Phaon était nautonier de profession, et transportait les passagers sur un bras de mer (2) : tout le monde se louait de lui, parce qu’il était modéré et ne se faisait payer que par les riches : sa conduite fut admirée des Lesbiens et reçut les suffrages de Vénus qu’ils appellent Aphrodite ; la déesse ayant revêtu la forme d’une vieille femme, va proposer à Phaon de lui faire faire la traversée ; Phaon se dispose aussitôt à la servir et la transporte sans salaire à l’autre bord. Et que fit alors la déesse pour récompenser son zèle ? elle le rajeunit, dit-on, et lui rendit la beauté et la vigueur de ses premières années. Ce Phaon est celui, pour qui Sappho a souvent chanté sa passion (3).

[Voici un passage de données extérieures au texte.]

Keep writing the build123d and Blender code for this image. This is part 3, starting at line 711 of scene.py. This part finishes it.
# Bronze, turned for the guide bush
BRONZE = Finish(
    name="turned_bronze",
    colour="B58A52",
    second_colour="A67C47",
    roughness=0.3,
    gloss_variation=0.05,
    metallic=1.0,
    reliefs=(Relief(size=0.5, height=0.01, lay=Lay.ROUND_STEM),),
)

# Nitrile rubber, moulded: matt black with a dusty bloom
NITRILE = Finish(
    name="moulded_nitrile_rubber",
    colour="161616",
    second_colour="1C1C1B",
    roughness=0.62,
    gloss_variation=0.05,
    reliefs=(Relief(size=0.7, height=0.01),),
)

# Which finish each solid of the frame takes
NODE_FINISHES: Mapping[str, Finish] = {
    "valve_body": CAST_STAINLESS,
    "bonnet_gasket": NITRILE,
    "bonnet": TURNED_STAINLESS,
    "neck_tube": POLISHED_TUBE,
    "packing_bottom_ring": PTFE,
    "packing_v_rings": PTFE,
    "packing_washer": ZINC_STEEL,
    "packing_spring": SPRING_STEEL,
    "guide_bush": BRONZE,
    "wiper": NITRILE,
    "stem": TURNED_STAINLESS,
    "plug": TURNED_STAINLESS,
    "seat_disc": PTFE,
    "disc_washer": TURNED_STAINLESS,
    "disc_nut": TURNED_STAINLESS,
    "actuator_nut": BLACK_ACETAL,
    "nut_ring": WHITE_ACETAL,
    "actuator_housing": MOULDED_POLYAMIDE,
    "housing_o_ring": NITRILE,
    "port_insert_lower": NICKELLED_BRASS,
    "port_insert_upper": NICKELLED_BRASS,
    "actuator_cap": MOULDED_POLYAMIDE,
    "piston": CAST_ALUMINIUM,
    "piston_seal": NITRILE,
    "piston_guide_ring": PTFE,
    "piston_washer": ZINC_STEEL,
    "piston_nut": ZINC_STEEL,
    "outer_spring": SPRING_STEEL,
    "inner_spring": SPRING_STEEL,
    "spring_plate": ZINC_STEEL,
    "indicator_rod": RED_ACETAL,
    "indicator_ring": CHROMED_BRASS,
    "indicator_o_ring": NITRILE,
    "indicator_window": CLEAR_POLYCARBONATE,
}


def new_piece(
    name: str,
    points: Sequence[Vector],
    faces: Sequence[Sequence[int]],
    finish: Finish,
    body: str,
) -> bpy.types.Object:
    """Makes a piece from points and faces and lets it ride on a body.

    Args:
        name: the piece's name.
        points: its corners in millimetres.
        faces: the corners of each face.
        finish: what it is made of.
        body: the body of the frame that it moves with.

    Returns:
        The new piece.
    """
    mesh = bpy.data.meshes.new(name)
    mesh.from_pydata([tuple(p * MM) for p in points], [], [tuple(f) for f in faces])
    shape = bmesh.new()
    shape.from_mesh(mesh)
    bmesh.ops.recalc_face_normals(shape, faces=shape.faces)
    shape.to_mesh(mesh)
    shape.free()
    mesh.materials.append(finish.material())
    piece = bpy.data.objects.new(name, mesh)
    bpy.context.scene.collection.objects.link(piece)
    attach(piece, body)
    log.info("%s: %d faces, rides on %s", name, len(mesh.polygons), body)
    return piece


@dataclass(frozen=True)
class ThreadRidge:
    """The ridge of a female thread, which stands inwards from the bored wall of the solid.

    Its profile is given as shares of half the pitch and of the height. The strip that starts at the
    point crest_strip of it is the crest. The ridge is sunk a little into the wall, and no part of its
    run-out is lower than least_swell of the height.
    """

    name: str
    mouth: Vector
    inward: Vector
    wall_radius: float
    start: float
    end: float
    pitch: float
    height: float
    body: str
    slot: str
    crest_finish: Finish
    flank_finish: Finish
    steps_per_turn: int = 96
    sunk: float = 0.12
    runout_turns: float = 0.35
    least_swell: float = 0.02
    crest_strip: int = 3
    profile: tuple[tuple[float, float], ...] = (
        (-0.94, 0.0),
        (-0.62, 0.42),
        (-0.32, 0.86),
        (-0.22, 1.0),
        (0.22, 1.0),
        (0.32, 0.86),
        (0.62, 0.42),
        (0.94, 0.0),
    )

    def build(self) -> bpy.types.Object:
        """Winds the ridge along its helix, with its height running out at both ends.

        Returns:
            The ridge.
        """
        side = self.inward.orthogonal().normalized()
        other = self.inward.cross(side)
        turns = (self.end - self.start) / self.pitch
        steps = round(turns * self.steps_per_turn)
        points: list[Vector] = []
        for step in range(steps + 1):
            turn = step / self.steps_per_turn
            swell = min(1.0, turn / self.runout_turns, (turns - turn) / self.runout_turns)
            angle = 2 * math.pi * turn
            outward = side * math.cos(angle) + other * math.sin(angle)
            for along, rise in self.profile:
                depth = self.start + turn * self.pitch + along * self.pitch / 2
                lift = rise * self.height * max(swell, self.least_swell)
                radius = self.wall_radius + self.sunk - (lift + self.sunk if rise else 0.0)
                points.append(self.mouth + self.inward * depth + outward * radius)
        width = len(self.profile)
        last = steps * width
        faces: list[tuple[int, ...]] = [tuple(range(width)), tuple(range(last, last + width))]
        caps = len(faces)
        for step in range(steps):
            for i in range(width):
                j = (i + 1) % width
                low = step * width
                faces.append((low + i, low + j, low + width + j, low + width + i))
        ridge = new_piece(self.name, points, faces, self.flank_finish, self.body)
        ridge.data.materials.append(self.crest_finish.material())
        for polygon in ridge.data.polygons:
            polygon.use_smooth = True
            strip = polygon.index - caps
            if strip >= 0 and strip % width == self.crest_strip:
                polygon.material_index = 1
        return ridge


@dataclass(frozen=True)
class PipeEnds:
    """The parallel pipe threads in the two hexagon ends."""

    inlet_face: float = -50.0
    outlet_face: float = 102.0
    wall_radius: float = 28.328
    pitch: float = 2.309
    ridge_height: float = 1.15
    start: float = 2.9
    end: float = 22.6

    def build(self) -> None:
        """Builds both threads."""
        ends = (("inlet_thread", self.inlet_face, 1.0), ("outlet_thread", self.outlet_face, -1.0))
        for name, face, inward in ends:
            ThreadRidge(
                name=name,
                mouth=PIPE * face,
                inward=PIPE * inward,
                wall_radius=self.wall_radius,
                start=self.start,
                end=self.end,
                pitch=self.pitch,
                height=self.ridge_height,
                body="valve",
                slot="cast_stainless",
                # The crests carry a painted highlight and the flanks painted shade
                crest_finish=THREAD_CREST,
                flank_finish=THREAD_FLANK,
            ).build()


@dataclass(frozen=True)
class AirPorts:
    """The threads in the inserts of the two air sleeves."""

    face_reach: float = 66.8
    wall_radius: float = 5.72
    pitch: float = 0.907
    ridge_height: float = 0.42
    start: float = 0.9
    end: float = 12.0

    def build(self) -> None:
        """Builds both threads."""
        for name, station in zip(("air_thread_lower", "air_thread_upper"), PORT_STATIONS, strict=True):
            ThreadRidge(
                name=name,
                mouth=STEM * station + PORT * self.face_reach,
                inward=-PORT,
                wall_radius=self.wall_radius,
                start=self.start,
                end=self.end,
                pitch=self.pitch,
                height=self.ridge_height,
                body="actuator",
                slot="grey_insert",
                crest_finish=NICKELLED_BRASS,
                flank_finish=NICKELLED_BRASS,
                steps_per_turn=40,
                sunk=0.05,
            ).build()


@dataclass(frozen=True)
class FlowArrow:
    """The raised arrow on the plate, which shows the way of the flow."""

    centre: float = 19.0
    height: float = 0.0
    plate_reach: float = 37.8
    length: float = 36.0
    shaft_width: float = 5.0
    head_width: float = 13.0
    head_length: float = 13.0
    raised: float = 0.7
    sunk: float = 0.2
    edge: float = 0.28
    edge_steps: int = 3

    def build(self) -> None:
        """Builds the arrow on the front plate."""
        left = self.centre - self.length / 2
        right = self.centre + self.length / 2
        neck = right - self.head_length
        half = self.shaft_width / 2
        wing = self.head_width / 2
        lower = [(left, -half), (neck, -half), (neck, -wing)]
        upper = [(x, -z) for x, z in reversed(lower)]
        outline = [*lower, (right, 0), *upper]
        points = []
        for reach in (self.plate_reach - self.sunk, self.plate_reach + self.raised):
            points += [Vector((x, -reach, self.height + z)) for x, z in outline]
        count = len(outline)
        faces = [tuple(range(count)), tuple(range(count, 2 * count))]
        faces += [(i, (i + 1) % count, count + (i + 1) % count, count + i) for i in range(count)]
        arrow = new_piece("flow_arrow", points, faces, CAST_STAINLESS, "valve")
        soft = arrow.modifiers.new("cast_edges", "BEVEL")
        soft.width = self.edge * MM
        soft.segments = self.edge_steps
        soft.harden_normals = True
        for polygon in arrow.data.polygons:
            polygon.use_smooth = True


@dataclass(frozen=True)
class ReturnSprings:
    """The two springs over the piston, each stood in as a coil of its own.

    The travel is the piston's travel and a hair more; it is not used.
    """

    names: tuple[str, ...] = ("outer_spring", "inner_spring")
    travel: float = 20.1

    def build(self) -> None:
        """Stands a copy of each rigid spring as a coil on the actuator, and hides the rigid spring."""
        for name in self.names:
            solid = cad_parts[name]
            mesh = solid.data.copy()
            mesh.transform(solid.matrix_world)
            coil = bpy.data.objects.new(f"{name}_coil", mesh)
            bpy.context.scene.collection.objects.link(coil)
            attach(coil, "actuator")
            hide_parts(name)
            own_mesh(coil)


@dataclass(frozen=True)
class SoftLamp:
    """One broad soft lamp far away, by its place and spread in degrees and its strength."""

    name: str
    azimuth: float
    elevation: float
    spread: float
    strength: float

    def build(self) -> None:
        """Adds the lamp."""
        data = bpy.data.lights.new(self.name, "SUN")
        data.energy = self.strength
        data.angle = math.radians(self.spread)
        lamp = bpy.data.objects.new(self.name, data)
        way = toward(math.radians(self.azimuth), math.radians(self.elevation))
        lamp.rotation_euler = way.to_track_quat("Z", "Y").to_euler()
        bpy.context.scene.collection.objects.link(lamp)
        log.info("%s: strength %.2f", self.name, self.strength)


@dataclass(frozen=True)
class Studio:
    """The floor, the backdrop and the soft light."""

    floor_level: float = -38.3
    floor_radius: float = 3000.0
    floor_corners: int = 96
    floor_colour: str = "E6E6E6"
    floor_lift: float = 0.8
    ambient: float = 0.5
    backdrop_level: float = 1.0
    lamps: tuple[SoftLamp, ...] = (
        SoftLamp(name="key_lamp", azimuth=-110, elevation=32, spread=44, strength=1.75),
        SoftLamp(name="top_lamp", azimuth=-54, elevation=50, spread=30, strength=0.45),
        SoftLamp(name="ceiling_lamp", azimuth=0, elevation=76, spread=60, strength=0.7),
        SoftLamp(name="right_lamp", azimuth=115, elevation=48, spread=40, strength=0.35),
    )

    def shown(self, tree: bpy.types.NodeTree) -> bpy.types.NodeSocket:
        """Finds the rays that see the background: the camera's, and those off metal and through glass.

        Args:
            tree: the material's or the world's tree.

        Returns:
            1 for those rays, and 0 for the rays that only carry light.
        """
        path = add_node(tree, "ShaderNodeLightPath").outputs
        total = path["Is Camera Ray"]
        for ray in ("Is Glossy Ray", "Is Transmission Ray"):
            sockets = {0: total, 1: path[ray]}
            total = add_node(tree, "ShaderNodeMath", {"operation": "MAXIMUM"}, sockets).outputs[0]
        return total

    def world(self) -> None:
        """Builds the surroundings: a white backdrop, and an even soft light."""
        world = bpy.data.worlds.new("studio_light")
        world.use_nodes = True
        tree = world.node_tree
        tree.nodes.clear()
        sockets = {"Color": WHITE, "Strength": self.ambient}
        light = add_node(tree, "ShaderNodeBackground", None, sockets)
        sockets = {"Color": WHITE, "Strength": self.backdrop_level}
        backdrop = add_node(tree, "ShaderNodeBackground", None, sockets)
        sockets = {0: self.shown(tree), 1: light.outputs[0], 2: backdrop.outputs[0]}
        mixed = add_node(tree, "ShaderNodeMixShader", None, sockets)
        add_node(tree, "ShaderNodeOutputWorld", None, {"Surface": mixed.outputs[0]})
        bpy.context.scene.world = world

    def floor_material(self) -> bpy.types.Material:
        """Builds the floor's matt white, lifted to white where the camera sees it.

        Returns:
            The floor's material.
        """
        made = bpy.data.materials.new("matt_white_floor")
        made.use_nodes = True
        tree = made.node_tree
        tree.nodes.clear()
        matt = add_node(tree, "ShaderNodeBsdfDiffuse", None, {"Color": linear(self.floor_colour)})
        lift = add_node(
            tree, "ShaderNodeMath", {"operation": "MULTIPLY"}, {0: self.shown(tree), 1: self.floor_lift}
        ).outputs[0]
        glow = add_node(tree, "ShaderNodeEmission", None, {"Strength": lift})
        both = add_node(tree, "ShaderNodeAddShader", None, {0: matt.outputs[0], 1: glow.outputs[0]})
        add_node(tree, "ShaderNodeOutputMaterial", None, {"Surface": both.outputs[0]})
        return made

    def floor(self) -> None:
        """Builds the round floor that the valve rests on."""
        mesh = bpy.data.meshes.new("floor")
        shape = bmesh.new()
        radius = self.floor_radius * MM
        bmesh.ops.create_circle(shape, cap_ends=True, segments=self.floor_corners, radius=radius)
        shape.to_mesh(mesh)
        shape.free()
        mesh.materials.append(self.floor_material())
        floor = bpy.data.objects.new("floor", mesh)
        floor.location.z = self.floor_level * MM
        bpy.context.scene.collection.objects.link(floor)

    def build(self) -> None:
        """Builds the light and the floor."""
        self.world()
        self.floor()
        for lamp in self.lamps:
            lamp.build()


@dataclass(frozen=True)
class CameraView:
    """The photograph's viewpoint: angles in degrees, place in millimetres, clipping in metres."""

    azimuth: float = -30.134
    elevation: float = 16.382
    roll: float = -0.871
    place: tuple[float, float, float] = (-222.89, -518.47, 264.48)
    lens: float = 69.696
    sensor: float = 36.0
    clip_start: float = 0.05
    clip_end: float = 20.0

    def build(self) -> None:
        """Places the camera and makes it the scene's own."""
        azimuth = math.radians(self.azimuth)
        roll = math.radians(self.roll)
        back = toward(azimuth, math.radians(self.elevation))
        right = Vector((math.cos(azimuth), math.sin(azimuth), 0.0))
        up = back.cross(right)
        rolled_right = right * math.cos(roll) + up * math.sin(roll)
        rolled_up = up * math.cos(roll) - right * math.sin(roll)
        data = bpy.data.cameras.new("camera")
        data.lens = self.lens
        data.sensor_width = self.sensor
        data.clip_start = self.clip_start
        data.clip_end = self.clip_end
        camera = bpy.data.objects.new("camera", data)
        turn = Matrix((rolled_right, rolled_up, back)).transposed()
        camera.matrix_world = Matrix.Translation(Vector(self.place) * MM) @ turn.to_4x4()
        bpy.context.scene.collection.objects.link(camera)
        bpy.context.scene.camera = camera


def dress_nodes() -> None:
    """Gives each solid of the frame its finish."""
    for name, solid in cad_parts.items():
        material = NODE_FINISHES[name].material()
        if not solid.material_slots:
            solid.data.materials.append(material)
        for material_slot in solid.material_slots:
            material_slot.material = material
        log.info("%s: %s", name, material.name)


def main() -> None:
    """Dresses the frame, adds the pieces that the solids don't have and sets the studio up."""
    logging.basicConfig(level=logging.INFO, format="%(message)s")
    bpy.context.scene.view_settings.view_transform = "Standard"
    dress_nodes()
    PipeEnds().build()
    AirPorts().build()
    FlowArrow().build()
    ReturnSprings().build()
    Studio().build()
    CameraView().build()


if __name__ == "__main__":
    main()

(1) Dans le dialogue de Lucien entre Simyle et Polystrate, comme ce dernier se vante de la vie joyeuse qu’il a menée dans un âge très-avancé, grace aux soins et aux prévenances dont il était entouré de la part de ceux qui aspiraient à sa succession ; Simyle lui demande si, comme Phaon, il aurait eu l’occasion de transporter Vénus, de Chio à l’autre rivage, et si la déesse lui a rendu, en échange de ses bons services, la beauté et les graces de la jeunesse (Dial. des Morts IX, p. 163, tom. 2, Lehman).

(2) Cette première phrase paraît avoir été mutilée dans le texte : je l’ai plutôt paraphrasée que traduite.

(3) Schoël (Hist. de la litt. gr., tom. 1, p. 207), se fonde sur le témoignage de Plutarque (Amator. vol. IX, p. 57, édit. Reiske) pour prétendre que, de tout ce qu’on a dit des amours de Sappho, le fait le mieux avéré, est sa malheureuse passion pour Phaon ; mais le passage de Plutarque, qu’il invoque, fait au contraire allusion à un chant d’amour passionné inspiré par une femme, et qui parait être la fameuse ode dont les fragments nous ont été conservés par Longin (du Sublime, p. 38-40, Longin de Pearce in-4o, Londres 1724), et traduits par Boileau et par Delille : les auteurs des articles Sappho, de la biographie universelle, Marcellus et Allier d’Hauteroche pensent tous deux, d’après Athénée (lib. 13, chap. 70, p. 158, tom. 5 de l’édit. de Schweighœuser) que la passion de Sappho pour Phaon est de la courtisane d’Érèse, et non de la femme-poète que les anciens avaient appelée la dixième muse : quoiqu’il en soit, l’Héroïde d’Ovide (Épitre 21, Sappho à Phaon) est fondée toute entière sur la prétendue existence de ce violent amour qui l’aurait portée à faire le saut de Leucade.